Uncertainty arises as fire suppression focuses only on the known and measurable risks. The known risk is only one small part of the uncertainty that emerges in complex and dynamic scenarios (Fig. 1). If uncertainty is ignored in these scenarios, then unexpected risks emerge. Fire services then lose the initiative over the resolution of the emergency due to failures of the safety procedures and methodologies and the collapse of the fire suppression agencies. The results are unsafe situations for firefighters and citizens. This approach, built under pressure and fear, persists today, aggravated by climate change impacts on an increasingly urbanized society. Nevertheless, there is momentum to dedicate collective efforts to develop a creative decision-making process that considers social and natural values for current and future societies and landscapes.
Objectives
Traditionally, the culture of priorities for wildfire emergency management has been based on civil protection values at-risk: people, property, and environment. This is driving most of the emergency management systems today, but is increasing the firefighting trap that moves emergency management into a defensive-only approach.
Emergency management systems based on defensive strategies struggle with rapid changes, dynamic scenarios, and simultaneous emergencies generated by extreme wildfire behaviors (e.g., Chile in 2017, California in 2017 and 2018, and Portugal in 2017). Collaborative science is fundamental to facing those challenges; however, while science is progressing to provide clear solutions, firefighters continue to respond to those wildfires year after year. To avoid collapse in the capacity to resolve emergencies, there is the need to develop a decision-making process that creates certainty and safety. Identifying decision traps and creative ways to prevent these traps will ensure safer working environments for firefighters during dynamic and complex situations.

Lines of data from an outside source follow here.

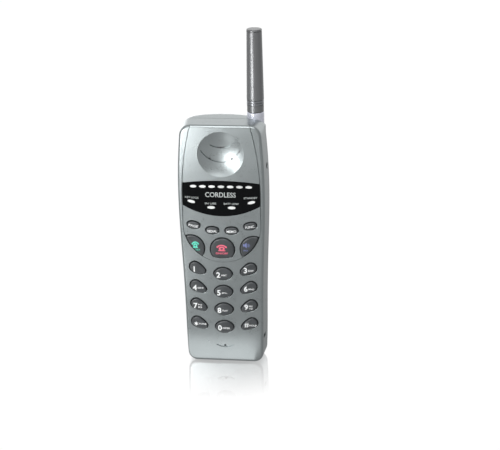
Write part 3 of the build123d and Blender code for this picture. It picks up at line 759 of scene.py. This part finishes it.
# ---------------------------------------------------------------- sub-assemblies
@dataclass
class Face:
    """The bowed face that the panel and the window share, in mm."""

    front: float = -16.0
    radius: float = 2200.0
    middle: float = 78.0

    def depth(self, x: np.ndarray, z: np.ndarray) -> np.ndarray:
        """Depth of the face: a circle of large radius along the height, the same across.

        Args:
            x: places across, in metres.
            z: places up, in metres.

        Returns:
            The face's y, in metres.
        """
        rise = z / MM - self.middle
        return (self.front + self.radius - np.sqrt(self.radius**2 - rise**2)) * MM + 0 * x


@dataclass
class Housing:
    """The two shells, the face panel and what shows through their openings."""

    silver: tuple[str, ...] = ("front_housing", "rear_housing", "face_panel")
    black: tuple[str, ...] = ("headset_jack", "board_connector")
    rubber: tuple[str, ...] = ("earpiece_gasket", "microphone_boot", "antenna_seal")

    def build(self) -> None:
        """Dress the shells and trims."""
        dress_nodes(Finish.SHELL, *self.silver)
        dress_nodes(Finish.BLACK, *self.black)
        dress_nodes(Finish.RUBBER, *self.rubber)
        dress_nodes(Finish.STEEL, "housing_screws", "strap_pin")
        dress_nodes(Finish.GOLD, "charge_contacts")


@dataclass
class Insides:
    """Boards, lamps and sound parts inside the shells."""

    def build(self) -> None:
        """Dress the inner pieces."""
        dress_nodes(Finish.BOARD, "main_board", "rf_board")
        dress_nodes(Finish.CHIP, "board_components")
        dress_nodes(Finish.TIN, "rf_shield_can")
        dress_nodes(Finish.SILICONE, "keypad_mat")
        dress_nodes(Finish.LENS, "lamp_leds")
        dress_nodes(Finish.ACRYLIC, "light_guide")
        dress_nodes(Finish.PRESSED, "earpiece_speaker", "microphone_capsule", "ringer_speaker")


@dataclass
class StatusWindow:
    """The gloss black window, its lamps and its plain printed words."""

    face: Face
    word: Print = Print("CORDLESS", -0.4, 116.9, 3.3, 19.6, 0.012, ink=Finish.WORD_INK)
    labels: tuple[Print, ...] = (
        Print("KEY LOCK", -18.8, 114.8, 1.25, 8.8, 0.01, -3.0, Finish.WORD_INK),
        Print("IN USE", -6.9, 111.0, 1.25, 7.2, 0.01, ink=Finish.WORD_INK),
        Print("BATT LOW", 6.4, 111.0, 1.25, 9.6, 0.01, ink=Finish.WORD_INK),
        Print("STANDBY", 18.8, 115.2, 1.25, 8.8, 0.01, 3.0, Finish.WORD_INK),
    )

    def build(self) -> None:
        """Dress the window and lamps and print the words."""
        dress_nodes(Finish.WINDOW, "status_window")
        dress_nodes(Finish.LENS, "lamp_row_lenses", "status_lamp_lenses")
        print_on("window_words", HOME, (self.word, *self.labels), self.face.depth)


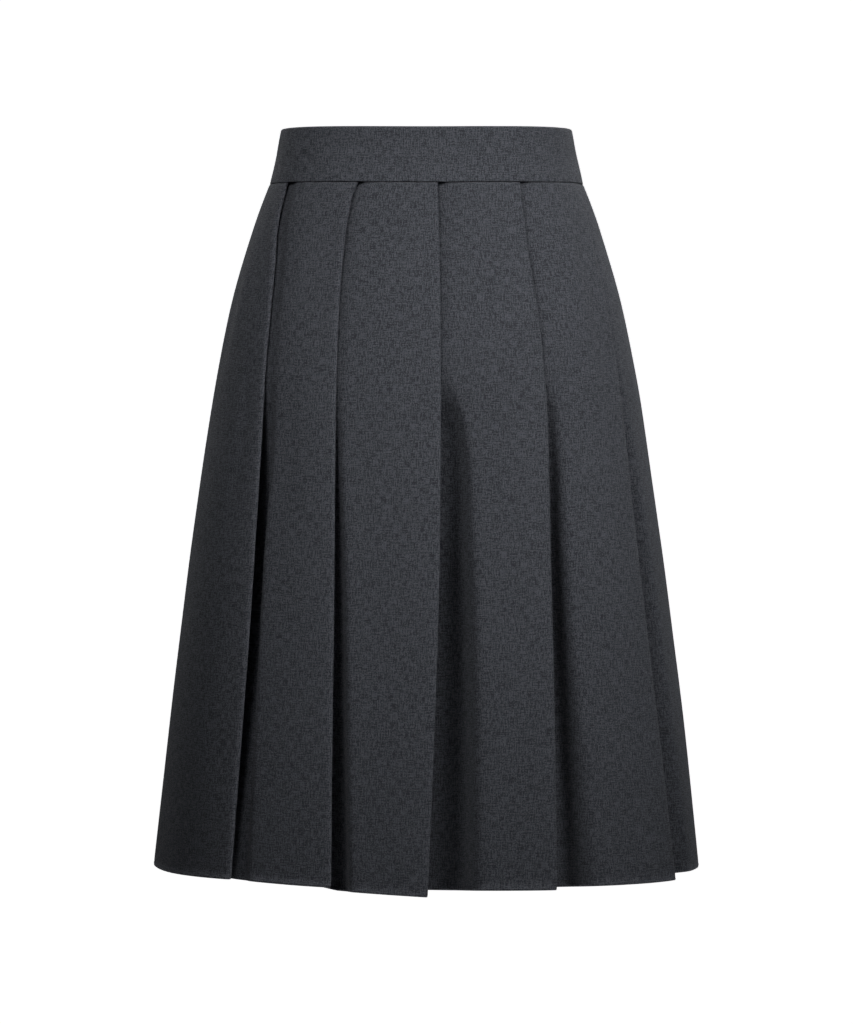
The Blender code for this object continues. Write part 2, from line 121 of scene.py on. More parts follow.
# Reads a value between the rows of a table along a smooth curve
def alongTable(position, places, values):
    order = np.argsort(places)
    places = np.asarray(places, dtype=float)[order]
    values = np.asarray(values, dtype=float)[order]
    slopes = np.gradient(values, places)
    steps = np.diff(values) / np.diff(places)
    for index, step in enumerate(steps):
        for end in (index, index + 1):
            limit = min(abs(slopes[end]), 3.0 * abs(step))
            slopes[end] = 0.0 if slopes[end] * step < 0.0 else math.copysign(limit, step)
    place = min(max(position, places[0]), places[-1])
    index = min(int(np.searchsorted(places, place, side="right")) - 1, len(places) - 2)
    width = places[index + 1] - places[index]
    t = (place - places[index]) / width
    start = values[index] * (1 + 2 * t) * (1 - t) ** 2 + slopes[index] * width * t * (1 - t) ** 2
    return start + values[index + 1] * t * t * (3 - 2 * t) + slopes[index + 1] * width * t * t * (t - 1)


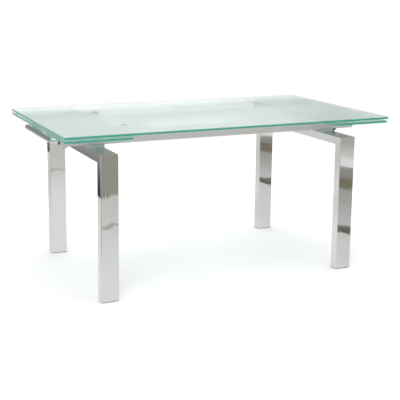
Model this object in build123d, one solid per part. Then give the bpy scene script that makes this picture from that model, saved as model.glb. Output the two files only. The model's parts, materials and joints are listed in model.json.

In this context, detecting sources of uncertainty in fire management scenarios should unquestionably be part of the decision-making process, but bringing values such as future landscape and resilience into the decision-making equation is equally important. The objective of this paper is to describe the design and development of an experience-based methodological approach that is already operational in Mediterranean Europe. This methodology helps fire services to manage uncertainty during wildfire suppression, while creating certainty and safety, and moving away from the firefighting trap. The methods proposed do not require computational times that exceed the time available to make decisions during an emergency. They also help to maximize the positive impact of fire management for today’s society and future generations. The methods are demonstrated in two real study cases with different levels of complexity.
The approach used is proven to be a useful support tool, first, for the implementation of an integrated fire management approach (Castellnou et al. 2010), and second, to enable local communities to be part of the solution by being realistic about expectations of emergency management.